Exploring the role of the rumen microbiota in determining the feed efficiency of dairy cows

Abstract

Expanding world hunger calls for increasing available food resources. Ruminants have the remarkable ability to convert human-indigestible plant biomass into human-digestible food products, due to a complex microbiome residing in the rumen compartment of their upper digestive tract. One way to tackle the problem of diminishing food resources is to increase the animals' energetic efficiency, i.e., the efficiency with which they convert energy from feed, thereby increasing food availability while lowering the environmental burden, as these animals would produce more and eat less.

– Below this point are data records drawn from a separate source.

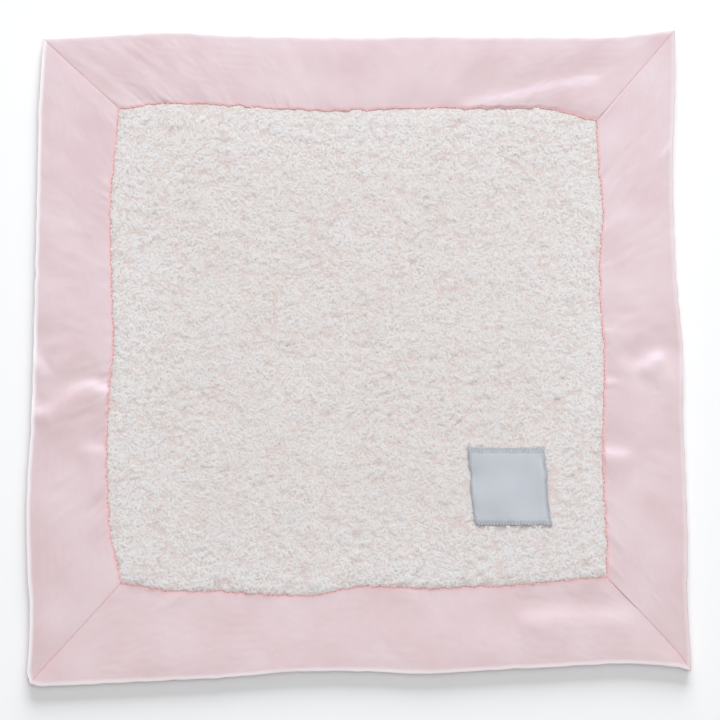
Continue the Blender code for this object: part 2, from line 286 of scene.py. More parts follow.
class LoveyPlush(PropertyGroup):
    """Sizes and colours of the curly plush."""

    ground_height: length("Ground height", 0.0080, "Height of the knitted ground below the curls")
    rim_height: length("Rim height", 0.0054, "Height of the ground at the seam")
    shoulder: length("Shoulder", 0.010, "How far in from the seam the ground reaches its full height")
    thickness: length("Ground thickness", 0.0012, "Thickness of the knitted ground")
    lump_rise: length("Lump rise", 0.0003, "How high the slow lumps of the pile stand")
    furrow_depth: length("Furrow depth", 0.0007, "How deep the furrows between the pile's clumps are")
    clump_width: length(
        "Clump width", 0.0105, "Length of the waves whose valleys part the clumps, along X"
    )
    clump_length: length("Clump length", 0.0072, "Length of the same waves along Y")
    spacing: length("Curl spacing", 0.00115, "Least distance between two curls", least=0.0005)
    curl_length: length("Curl length", 0.0034, "Length of a curl's lock, uncurled")
    curl_depth: length("Root depth", 0.0007, "How deep a curl's root lies in the ground")
    curl_thickness: length("Curl thickness", 0.0015, "Thickness of a lock at its middle")
    smallest: number("Smallest curl", 0.7, "Scale of the smallest curl", min=0.1)
    largest: number("Largest curl", 1.12, "Scale of the largest curl", min=0.1)
    seed: IntProperty(name="Seed", default=7, description="Seed of the curls' places and turns")
    softness: number("Softness", 0.86, "How evenly the fluff shades", min=0, max=0.95)
    colour: colour("Pile", (0.785, 0.755, 0.742), "Colour of the pile's tips")
    rim_colour: colour(
        "Pile at the rim", (0.792, 0.770, 0.766), "Colour of the cleaner pile near the seam"
    )
    # Partly the pile's real warmer roots, partly painted shade: this colour is laid on the locks' low
    # sides, in the furrows and between the ground's knots.
    roots_and_shade_colour: colour("Roots", (0.73, 0.60, 0.555), "Colour of the pile near its roots")


class LoveyLabel(PropertyGroup):
    """Sizes and colours of the woven label."""

    width: length("Width", 0.0418, "Width of the label")
    height: length("Height", 0.0427, "Height of the label")
    from_right: length("From right", 0.0326, "Distance from the plush's right bottom corner")
    from_bottom: length("From bottom", 0.0290, "Distance from the plush's right bottom corner")
    lift: length("Lift", 0.0088, "Height of the label's underside at its middle")
    thickness: length("Thickness", 0.0005, "Thickness of the woven cloth")
    stitch_depth: length("Stitch depth", 0.0031, "How far the zigzag bites into the label")
    stitch_pitch: length(
        "Stitch pitch", 0.00175, "Length of one zig and zag along the edge", least=0.0003
    )
    thread_thickness: length("Thread thickness", 0.00036, "Thickness of the zigzag thread")
    colour: colour("Label", (0.555, 0.58, 0.62), "Colour of the woven label")
    edge_colour: colour("Label's edge", (0.40, 0.415, 0.44), "Colour of the label along its cut edges")
    thread: colour("Zigzag thread", (0.58, 0.605, 0.65), "Colour of the zigzag thread")


class LoveyStage(PropertyGroup):
    """The camera, the lights and the floor."""

    view_width: length("View width", 0.396, "Width of what the camera sees at the hem")
    view_at: extent("View centre", (0.0008, -0.0006), "Where the camera stands")
    distance: length("Camera distance", 1.5, "Height of the camera over the hem")
    key: power("Window light", 172, "Power of the wide window light")
    key_place: place("Window place", (0.35, 3.6, 1.6), "Where the middle of the window light stands")
    key_size: extent("Window size", (2.8, 2.0))
    top: power("Top light", 18.6, "Power of the wide light overhead")
    top_place: place("Top light place", (0.10, 0.10, 1.9), "Where the wide light overhead stands")
    top_size: extent("Top light size", (1.6, 1.6))
    glint: power("Glint", 24, "Power of the light that only the satin's shine shows")
    glint_place: place("Glint place", (0.0, 1.1, 1.7), "Where the light for the satin's shine stands")
    glint_size: extent("Glint size", (2.4, 0.4))
    fill: number("Room light", 0.20, "Strength of the even light of the room")
    floor: colour("Floor", (0.965, 0.965, 0.965), "Colour of the pale floor")


SHEETS = ("lovey_satin", "lovey_plush", "lovey_label", "lovey_stage")


def between(before, here, after, beyond, part):
    """The point a part of the way from here to after, on a smooth curve through four knots."""
    bend = 2 * before - 5 * here + 4 * after - beyond
    twist = 3 * (here - after) + beyond - before
    return here + part / 2 * (after - before + part * (bend + part * twist))


def way_along(points):
    """How far along the line through points each of them lies."""
    return np.concatenate(((0,), np.cumsum(np.linalg.norm(np.diff(points, axis=0), axis=1))))


def along(shares, t):
    """Reads a smooth curve through evenly spaced shares, with nought at both of its ends."""
    knots = np.array((0, *shares, 0), float)
    at = np.clip(t, 0, 1) * (len(knots) - 1)
    step = np.minimum(at.astype(int), len(knots) - 2)
    part = at - step
    before, here = knots[np.maximum(step - 1, 0)], knots[step]
    after, beyond = knots[step + 1], knots[np.minimum(step + 2, len(knots) - 1)]
    return between(before, here, after, beyond, part)


EDGE_CORNERS = {name: np.array(shares) * SIDE for name, shares in CORNER_SHARES.items()}
SEAM_CORNERS = {
    name: at - np.sign(at) * np.array(INSET_SHARES[name]) * BORDER_WIDTH
    for name, at in EDGE_CORNERS.items()
}


def strayed(side, t, corners, wander, shares):
    """Points along one side, between two corners and strayed outwards by its wander."""
    start, end = (corners[name] for name in SIDES[side])
    run = end - start
    outwards = np.array((-run[1], run[0])) / np.hypot(*run)
    t = np.asarray(t, float)
    return start + run * t[..., None] + outwards * (wander * along(shares[side], t))[..., None]


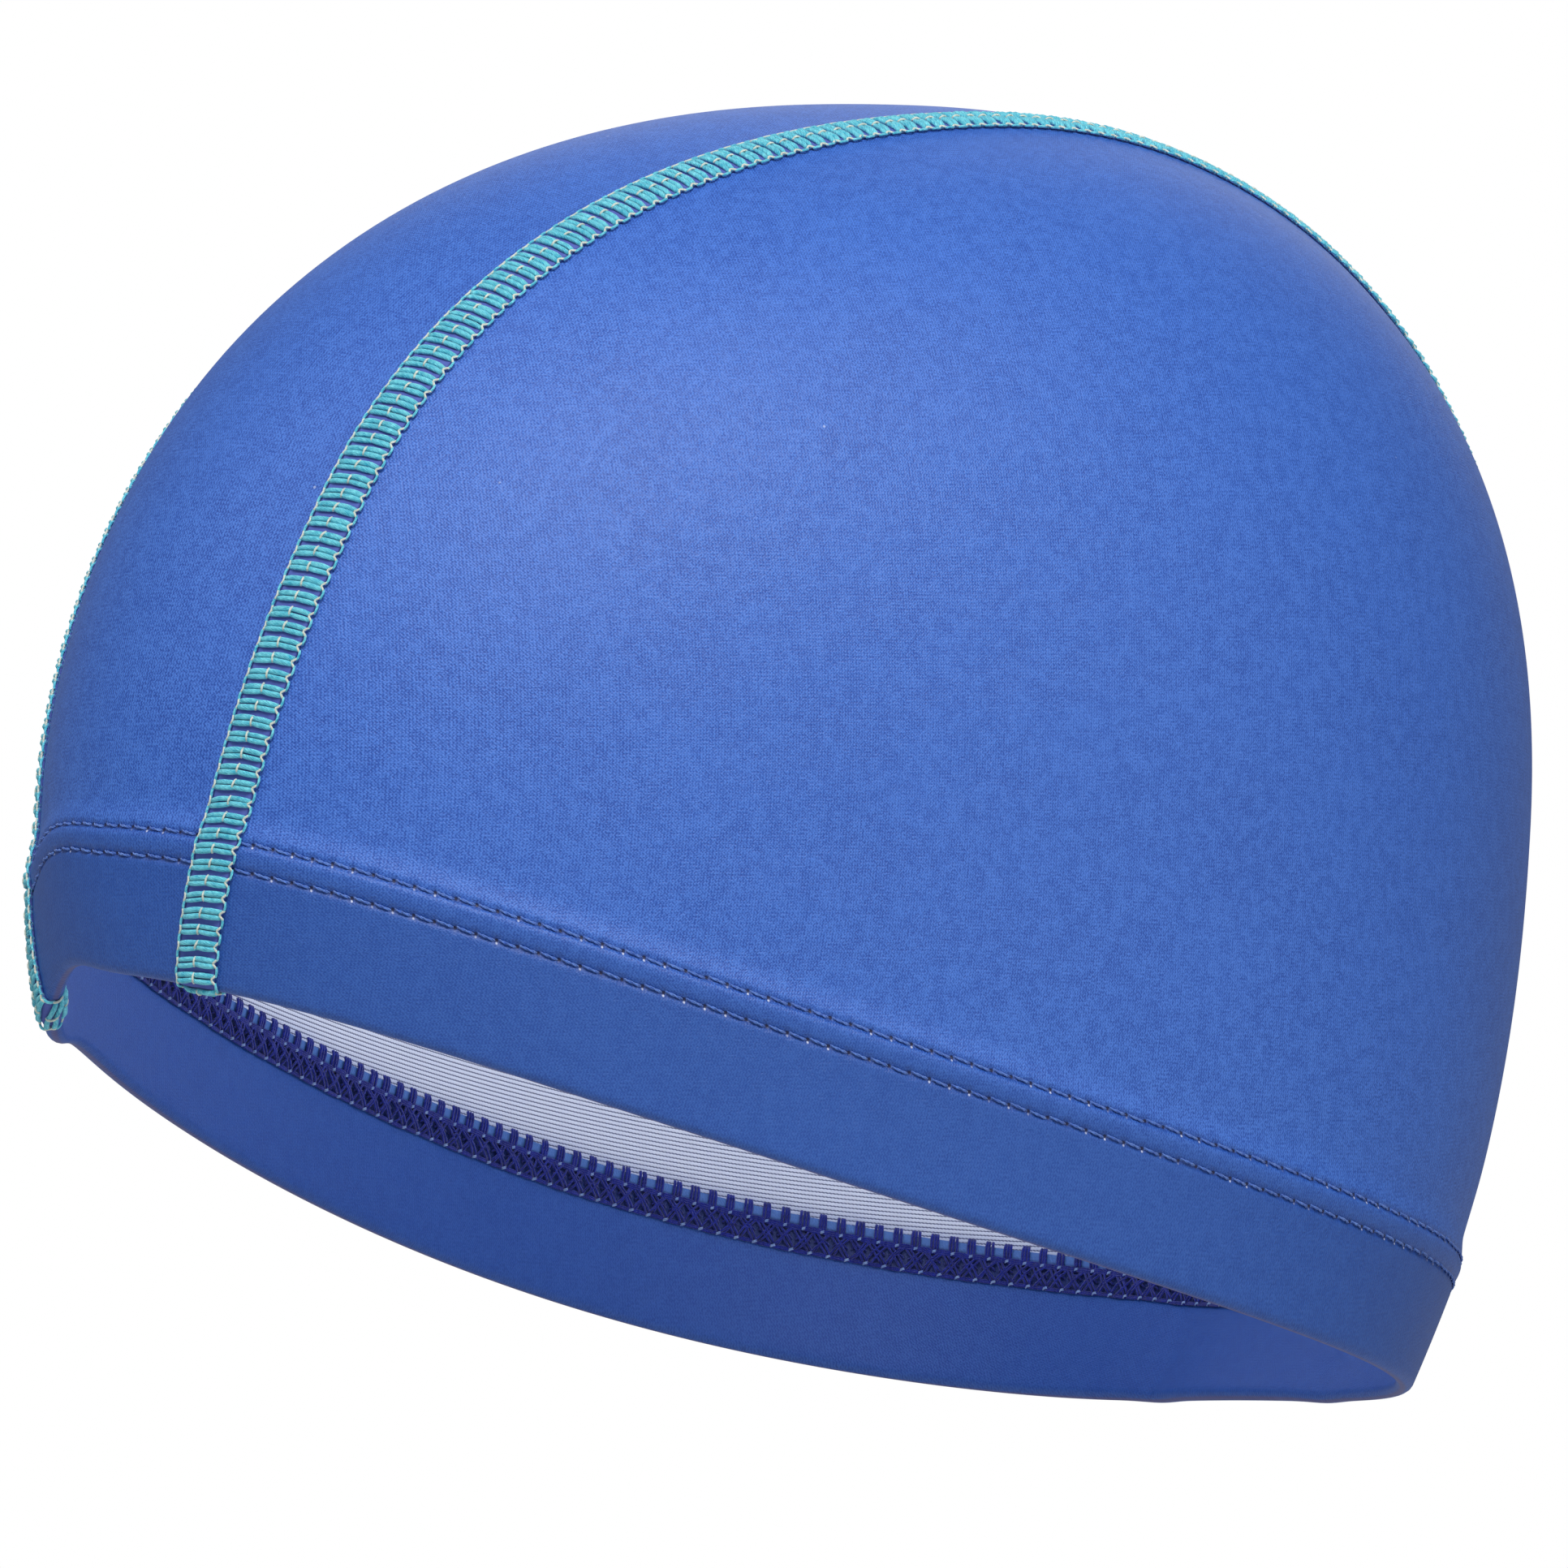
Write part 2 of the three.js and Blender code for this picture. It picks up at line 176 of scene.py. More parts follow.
def crossing(value, low, high, halvings=32):
    """Halves each interval until value changes sign: it is below zero at low and above it at high."""
    low, high = (np.array(edge, float) for edge in np.broadcast_arrays(low, high))
    for _ in range(halvings):
        middle = (low + high) / 2
        below = value(middle) < 0
        low = np.where(below, middle, low)
        high = np.where(below, high, middle)
    return (low + high) / 2


def plan_series():
    """Even cosine series through the plan radii, worked on 1 / radius squared."""
    last = len(PLAN_RADII) - 1
    orders = np.arange(last + 1)
    halved = np.where((orders == 0) | (orders == last), 0.5, 1.0)
    waves = np.cos(np.outer(orders, orders) * np.pi / last)
    return halved * (2 / last) * (waves @ (halved / PLAN_RADII**2))


SERIES = plan_series()


def dome_point(way):
    """Point of the outer face in a direction from the dome's centre:
    |flat / plan radius|^n + |height / depth|^n = 1, then leant back in proportion to its height."""
    turn = np.arctan2(way[..., 0], -way[..., 1])
    inverse_square = np.cos(turn[..., None] * np.arange(len(SERIES))) @ SERIES
    end_depth = np.where(way[..., 1] < 0, FOREHEAD_DEPTH, NAPE_DEPTH)
    depth = np.where(way[..., 2] > 0, CROWN_RISE, mix(end_depth, EAR_DEPTH, np.sin(turn) ** 2))
    flat = np.hypot(way[..., 0], way[..., 1]) * np.sqrt(inverse_square)
    reach = (flat**FULLNESS + (np.abs(way[..., 2]) / depth) ** FULLNESS) ** (-1 / FULLNESS)
    point = way * reach[..., None]
    point[..., 1] += LEAN * point[..., 2]
    return point


def dome_normal(way):
    """Outward normal of the outer face, from four neighbouring points."""
    aside = np.cross(np.array([0.0, 0.0, 1.0]), way)
    aside[length(aside) < NORMAL_STEP] = [1.0, 0.0, 0.0]
    aside = unit(aside)
    along = np.cross(way, aside)
    chords = [
        dome_point(unit(way + side * NORMAL_STEP)) - dome_point(unit(way - side * NORMAL_STEP))
        for side in (aside, along)
    ]
    return unit(np.cross(*chords))


def upright(turn, climb):
    """Direction from its turn off the forehead and its angle above the level."""
    flat = np.cos(climb)
    return np.stack([np.sin(turn) * flat, -np.cos(turn) * flat, np.sin(climb)], axis=-1)


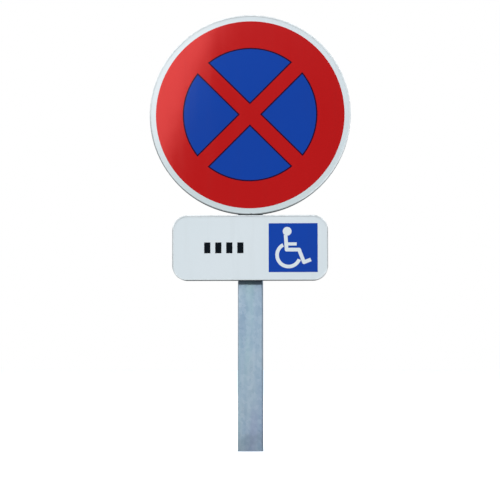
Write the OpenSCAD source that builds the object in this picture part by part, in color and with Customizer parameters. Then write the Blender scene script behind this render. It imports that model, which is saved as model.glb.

We hypothesize that the cow's feed efficiency is dependent on the taxonomic composition, coding capacity and activity of its reticulorumenmicrobiota. To test this hypothesis, three aims are defined: (1) Evaluation of the feed efficiency of 146 dairy cows and defining two groups representing the highest and lowest 25% using the Israeli group's unique facility; (2) Comparing these two groups for microbiota diversity, identity and coding capacity using next-generation sequencing and metagenomic approaches; (3) Comparing the reticulorumenmicrobiota metabolic activity parameters. We measured feed efficiency in 146 milking cows and analyzed the taxonomic composition, gene content, microbial activity and metabolomic composition of rumen microbiomes from the 78 most extreme animals. Lower richness of microbiome gene content and taxa was tightly linked to higher feed efficiency. Microbiome genes and species accurately predicted the animals' feed-efficiency phenotype. Specific enrichment of microbes and metabolic pathways in each of these microbiome groups resulted in increasing valuable metabolites and decreasing unusable ones such as methane in efficient animals. This ecological and mechanistic understanding of the rumen microbiome could lead to an increase in available food resources and environmentally friendly livestock agriculture.